We can also set a fixed theme for all plots in a document with `plt.style.use()`, e.g.:

In [None]:
plt.style.use('ggplot') # try bmh, fivethirtyeight, many more...

plt.figure(figsize = (10,5)) # specify figure size

plt.subplot(1, 2, 1) # Create subplots with 1 row, 2 columns, and plot on axes 1
plt.plot([1,2,4,8,9,13], [0,5,6,7,10,5])
plt.title('This is a title for axes 1') # separate labels for axes 1
plt.xlabel('This is a x axis label for axes 1')
plt.ylabel('This is a y axis label for axes 1')

plt.subplot(1, 2, 2)  # address subplots with 1 row, 2 columns, and plot on axes 2
plt.scatter([2,3,4,7,10,12], [1,4,5,9,4,2])
plt.plot([1,2,5,8,9,14], [2,4,2,7,8,5])
plt.title('This is a title for axes 2') # separate labels for axes 2
plt.xlabel('This is a x axis label for axes 2')
plt.ylabel('This is a y axis label for axes 2')

plt.suptitle('This is a super title') # add a 'super title'
plt.tight_layout()
plt.show()

## 🏋️‍♀️ PRACTICE

In [None]:
# Q7: Reproduce as close as you can the figure in the image below
# Data is from climatechange.csv



![Global temperature](figs/globaltemp.svg "Global temperature")

In [None]:
# Q8: Read the data in worldbankdata.h5.
# The dataframe contains yearly measures (1980-2020) of 6 population level measures:
# 'Access to electricity (% of population)',
# 'CO2 emissions (metric tons per capita)',
# 'Urban population (% of total population)',
# 'Population growth (annual %)',
# 'Renewable energy consumption (% of total final energy consumption)',
# 'Energy use (kg of oil equivalent per capita)'
#
# Plot whatever elements you see fit on a single Axes.
# Clearly not all information can be visualised in a single plot, so make choices about the
# year(s), country(s), indicator(s) you find interesting.

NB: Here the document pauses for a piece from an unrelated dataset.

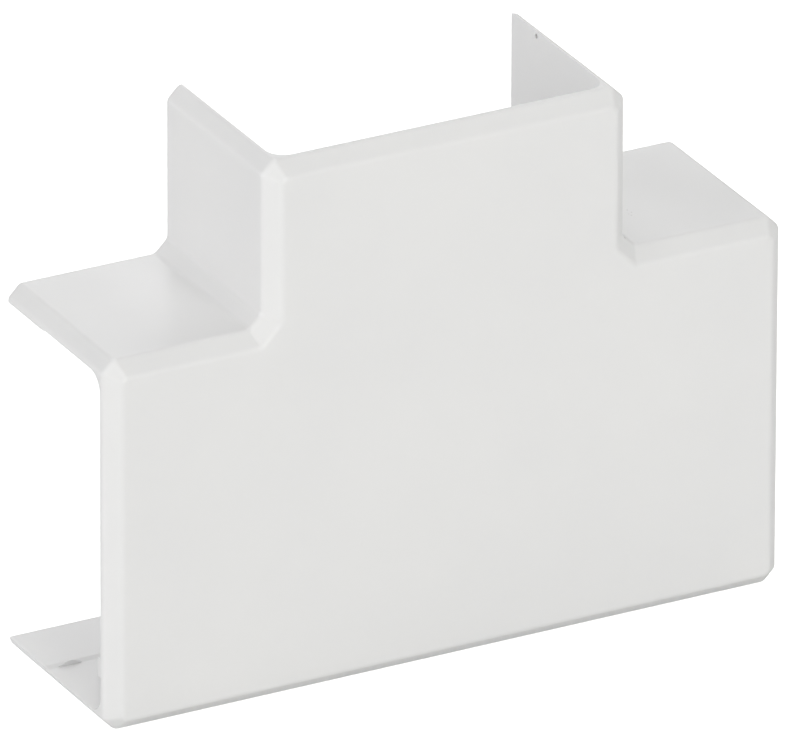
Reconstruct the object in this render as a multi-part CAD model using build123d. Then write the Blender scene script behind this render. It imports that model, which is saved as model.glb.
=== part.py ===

## Attractive plots with Seaborn
* Seaborn is a library that builds on matplotlib by automating the appearance and creation of important plot elements.
* Seaborn also tightly integrates with pandas.
* Some functionality in seaborn is similar to what you may have seen in ggplot2 for R.
* Again, lots of good documentation, examples, and tutorials [here](https://seaborn.pydata.org/).

Seaborn possesses both **figure**-level functions and **axes**-level functions.
* Figure-level functions automate a  lot of the plotting, and can generate plots across several axes.
* Axes-level functions are like-for-like replacements for matplotlib functions like `hist`, `scatter`, `plot`.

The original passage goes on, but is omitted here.